As part of the award, Sanchez will receive a $9,000 scholarship from the John and Beverly Stauffer Foundation.

“The feeling is indescribable,” said Sanchez, 34. “You work diligently, you set goals and work towards achieving them, and suddenly people are rallying around you to make those goals achievable. And then there’s recognition like this that tells you that you’re on the right track. It brings me a lot of joy.”

Sanchez has received praise from across the SDSU community, including from SDSU President Adela de la Torre, who congratulated him for the honor. 

"Jahaziel is a passionate student leader and a powerful example of how access to higher education can be so transformative,” said de la Torre. “Rather than being defined by his past, Jahaziel is determined to use education to create a better life for himself and is committed to helping others do the same. Jahaziel is a very worthy recipient of this award, and we are proud that he is part of the SDSU family."

Sanchez, a South Bay native and 2006 graduate of Otay Ranch High School, saw his thirst for education ignited during his incarceration when he started reading any and every book he could get his hands on as he moved around to various correctional facilities across the state. 

“I had gone to school, but for the first time I said to myself, 'Let's see what we really have,’” Sanchez said. “So I started reading books, the dictionary, I read ‘The Autobiography of Malcolm X,’ and he mentioned that he did the same thing, learning every word he could. So I did it.”

He credits his family for giving him the strength to turn his life around while in prison, specifically his mother. 

“She is the embodiment of unconditional love,” Sanchez said. “She’s always there and will always be there, and she’s supported me through all the ups and downs, no questions asked. “When I become a parent, I will strive to be as supportive and committed as she’s been to me.”

Sanchez started to take university courses, earning 10 associate degrees before his release. He was connected with SDSU’s Project Rebound, a special admissions and support program for students transitioning out of prisons and jails, as early as 2018.

“To know that there was a community that was not just waiting for me, but corresponding with me while I was inside, it gave me motivation to keep going,” he said. 

Upon his release, Sanchez’s life has been a blur, full of milestones. 

In 2022, he founded a digital marketing service, Market Acquisition Solutions which serves as a holding company for SD 360 Photo. SD 360 Photo is a licensed and bonded company that specializes in promoting artists, businesses and special events through the use of a high-quality 360-degree photo booth. Sanchez attributes his interest to his desire to learn more about the technological advancements that occurred during his incarceration.

“It’s kind of like being born again,” Sanchez said. “One time in prison I was watching TV and I saw a commercial about a ‘selfie stick,’ and was like ‘What is that?’

“But photography, and event photography, is so amazing because you’re there on these huge life-altering events — weddings, cultural celebrations, anniversaries — and you’re able to capture the emotion on those days,” he said.  

That same year, Project Rebound helped Sanchez to enroll in the Fowler College of Business, where he began his accounting major that fall.
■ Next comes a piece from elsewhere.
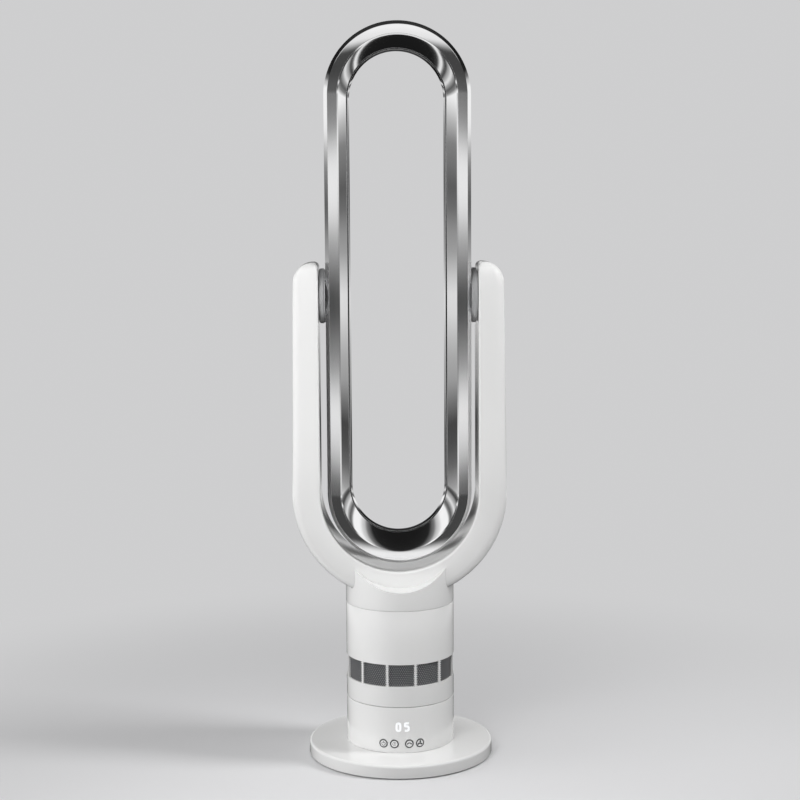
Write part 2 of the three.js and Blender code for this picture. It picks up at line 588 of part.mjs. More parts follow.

He’s currently on the dean’s list and a member of the Phi Theta Kappa Honor Society, while also mentoring formerly incarcerated individuals as part of Project Rebound.

Sanchez also co-founded a registered nonprofit that aims to assist justice-impacted communities in attaining financial independence through entrepreneurship. Additionally, through the Prison Education Project (PEP) he will begin volunteering his time by going into juvenile detention centers and teaching financial literacy courses. 

“I wouldn’t be where I am today without all of the people in my village, so I feel it’s my duty to be a part of their village and help them to get on the right path even before they leave,” Sanchez said. 

Alan Mobley, the executive director of the Center for Transformative Justice, which oversees Project Rebound, said that Sanchez’s accomplishments — including the CSU honor — are a testament to his determination and reflective of the impact Project Rebound has on its students. 

“It's amazing that Jahaziel is being recognized in this way, as it highlights both his individual work and the incredible work of so many of our Project Rebound students,” said Mobley, who said that Project Rebound students - 72 at SDSU and more than 1,000 in the CSU System - earn grades much higher than CSU system averages, all while facing the difficult transition out of the justice system. “They say ‘it takes a village,’ and I give great credit to our supportive and resilient Rebound community for each student's individual success.

“Besides being an accomplished student and innovative entrepreneur, Jahaziel is a dedicated Rebound Scholar who continually gives back to his community by asking for what he needs and offering what he can. It's that type of honesty, transparency and generosity that makes Project Rebound more than a program, but a family,” Mobley said. 

During his time at SDSU, Sanchez has also been accepted into the Lavin Entrepreneurship Program, a two-year program that gives a select group of sophomores the tools to create, foster and grow their businesses. He’s currently working with SDSU alumni Anna Skulteti and Nick Shanker to develop the trio’s company Tilly One, which produces sustainable female health products. 

He has also gotten involved in undergraduate research with SDSU’s SEMILLAS Research Fellowship Program, which engages underrepresented students in social science research. 

Through SEMILLAS, Sanchez got involved in the American Association of Hispanics in Higher Education, attended his first education convention and later this year will be a guest speaker on a symposium panel at the Association for the Study of Higher Education Conference, which will take place Nov. 15-18 – his birthday weekend.

Attending the conference on his birthday will take on added significance as it marks the 13th anniversary of his arrest. 

“Growing up, I would have beautiful birthday celebrations, and then my actions changed the meaning of that day,” Sanchez said. “Now, it’s about reclaiming that day, and my life. Day by day, piece by piece of the mosaic.”